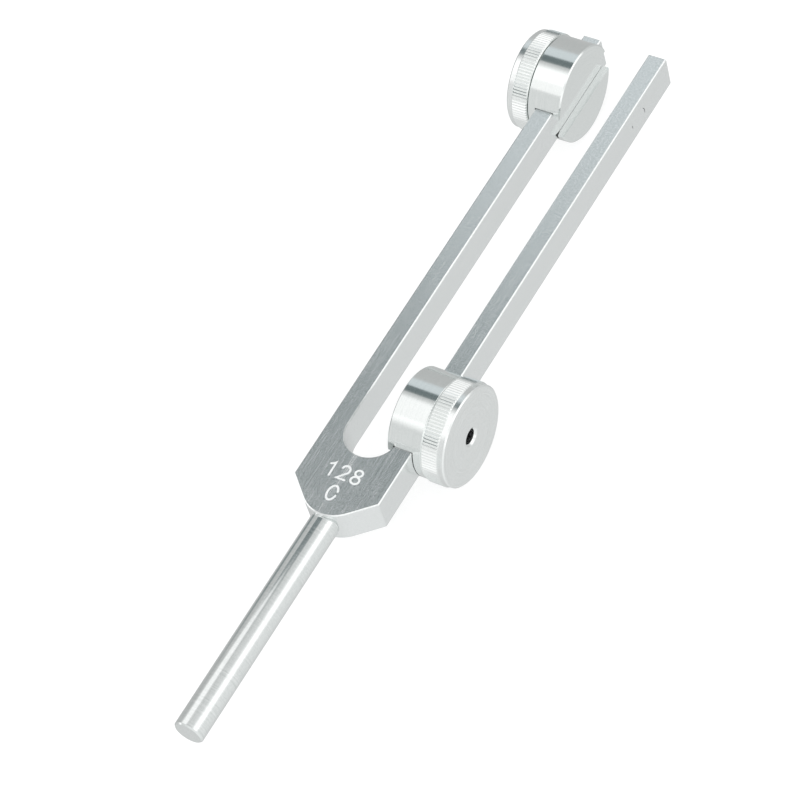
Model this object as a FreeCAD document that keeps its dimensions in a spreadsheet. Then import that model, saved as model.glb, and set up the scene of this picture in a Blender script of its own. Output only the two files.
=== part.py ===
import FreeCAD, Part
import os

import Sketcher

# A tuning fork of aluminium bar on a round stem, with a clamp weight on each tine.
# The fork lies flat. X runs across the tines, Y runs from the stem's free end to the
# tips, and Z is the bar's thickness. The origin is the centre of the stem's end face.

DIMENSIONS = {
    # Fork, cut from flat bar
    "total_length": 227.0,
    "bar_thickness": 10.0,
    "tine_width": 5.2,
    "gap_width": 14.6,
    "gap_floor": 83.6,
    "shoulder": 72.7,
    "yoke_point": 61.3,
    "yoke_round": 9.5,
    "edge_break": 0.3,
    # Stem, a round rod with a spigot that screws into the yoke
    "stem_diameter": 8.0,
    "stem_seat": 66.2,
    "neck_start": 64.6,
    "neck_relief": 0.2,
    "stem_chamfer": 0.4,
    "spigot_diameter": 6.0,
    "spigot_length": 10.0,
    "spigot_chamfer": 0.8,
    "seat_play": 0.03,
    # Weights: distances across the fork count from its centre plane
    "low_weight": 102.0,
    "high_weight": 212.0,
    "barrel_diameter": 27.2,
    "barrel_inner": 5.15,
    "barrel_outer": 15.1,
    "barrel_chamfer": 0.35,
    "lip_play": 0.05,
    "slot_outer": 12.65,
    "slot_height": 10.2,
    "slit_height": 7.0,
    "flare_start": 11.3,
    "flare_depth": 0.6,
    # Thumb knob, a disc with a straight knurl and a plain front rim
    "knob_diameter": 28.0,
    "knob_back": 15.16,
    "knob_front": 21.5,
    "knurl_front": 19.8,
    "knurl_depth": 0.35,
    "knurl_width": 0.35,
    "knurl_teeth": 104,
    "rim_chamfer": 0.35,
    "knob_hole": 4.3,
    "knob_countersink": 0.55,
    # Clamp screw, cup point and hexagon socket
    "screw_diameter": 5.0,
    "screw_length": 6.0,
    "screw_play": 0.05,
    "tip_play": 0.02,
    "tip_chamfer": 0.8,
    "cup_depth": 0.5,
    "socket_width": 2.5,
    "socket_depth": 2.6,
}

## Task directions
From the data above, pick out each line containing "that" and copy it.

## Correct response
Model this object as a FreeCAD document that keeps its dimensions in a spreadsheet. Then import that model, saved as model.glb, and set up the scene of this picture in a Blender script of its own. Output only the two files.
    # Stem, a round rod with a spigot that screws into the yoke